Undoubtedly Tibet, along with Xinjiang, has been the CCP’s ‘laboratory’ for developing its surveillance state, which it is now rolling out throughout China and into Hong Kong. It is chilling. Chen Quangguo, who was Party Secretary in Tibet and then Party Secretary in Xinjiang, is the architect of this. As the Tibetan Centre for Human Rights and Democracy put it in a very important report on surveillance and censorship in Tibet in 2020, “the changes in Tibet over the last decade represent a systemized social control mechanism that ignores human rights … Online surveillance, CCTV cameras, bugged homes, and checkpoints provide simple instruments of observation and monitoring to expand the influence of the State”. Professor Dibyesh Anand, a Tibet expert at the University of Westminster, told me that there are “cameras observing every house”. In particular, the CCP seems intent on Sinicisation of religion – all religions, throughout China, including Tibetan Buddhism.

CCP has been trying to rewrite and misappropriate history of Tibet and disinformation warfare is stronger than ever today. How do you think this needs to be countered?

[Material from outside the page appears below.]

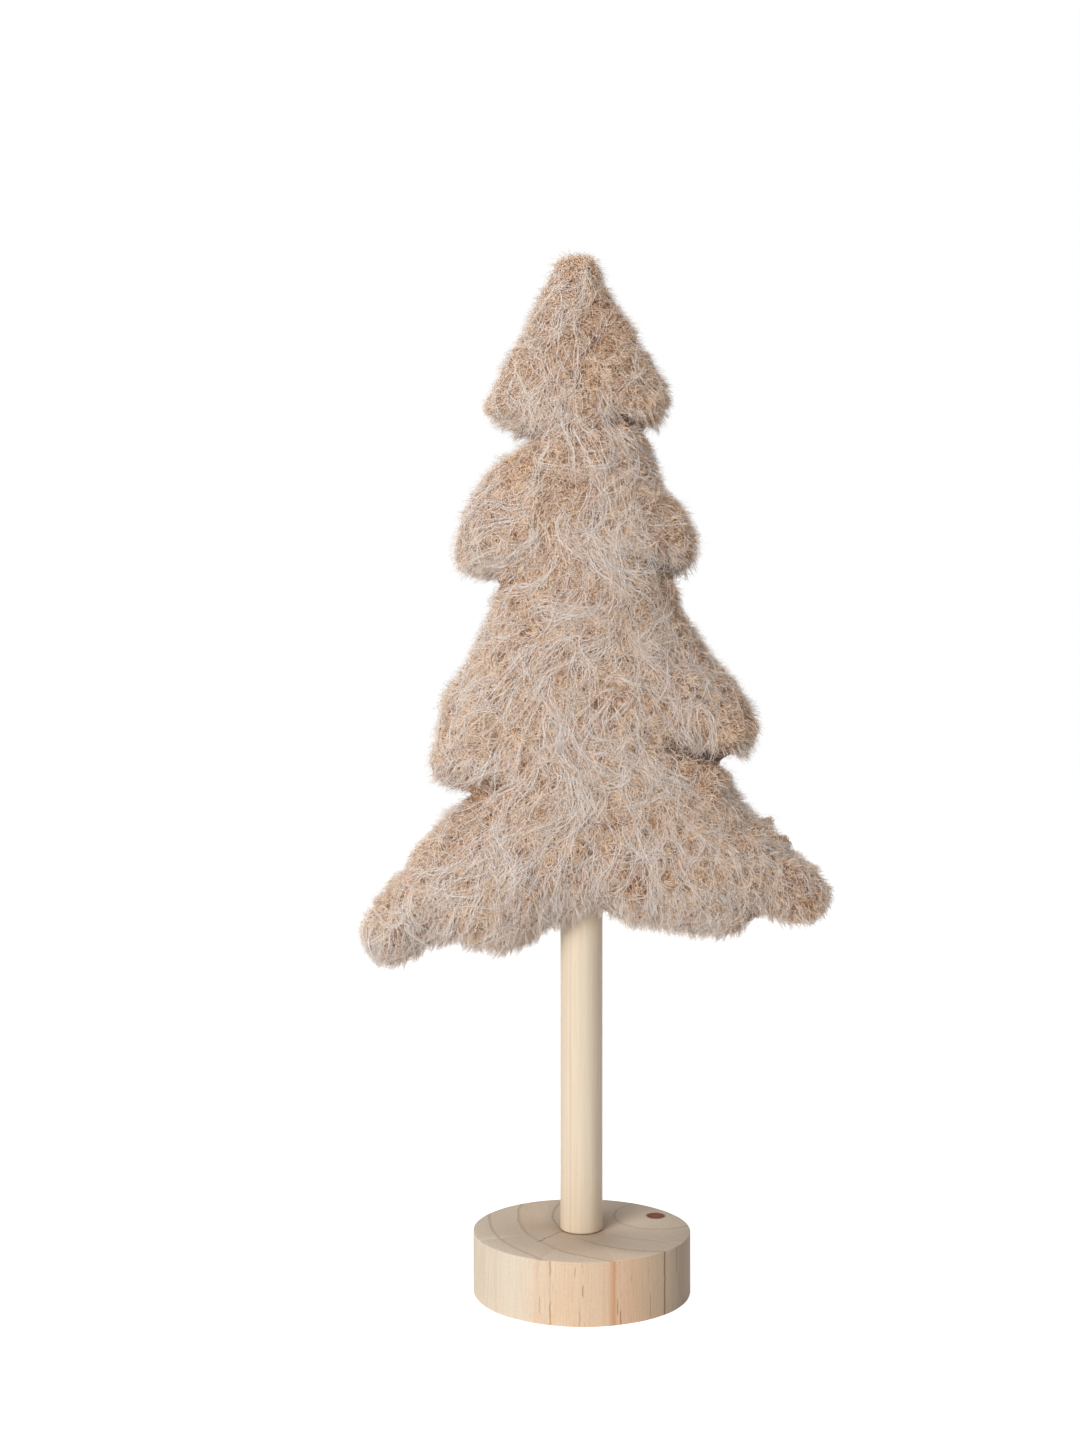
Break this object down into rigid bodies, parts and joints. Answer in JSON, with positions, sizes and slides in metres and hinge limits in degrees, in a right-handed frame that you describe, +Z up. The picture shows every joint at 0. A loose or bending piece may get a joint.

We need to seek more platforms for the truth about the history of Tibet to be told. Historians and experts should be given more opportunities to tell the truth about Tibet, and Tibetans themselves should be given more opportunities to tell their story. I hope my book, in its own small way, will make a contribution towards helping people understand the truth about the history of Tibet, the truth about the CCP’s crimes, and the truth about the challenges Xi Jinping’s regime in Beijing poses to all of us today.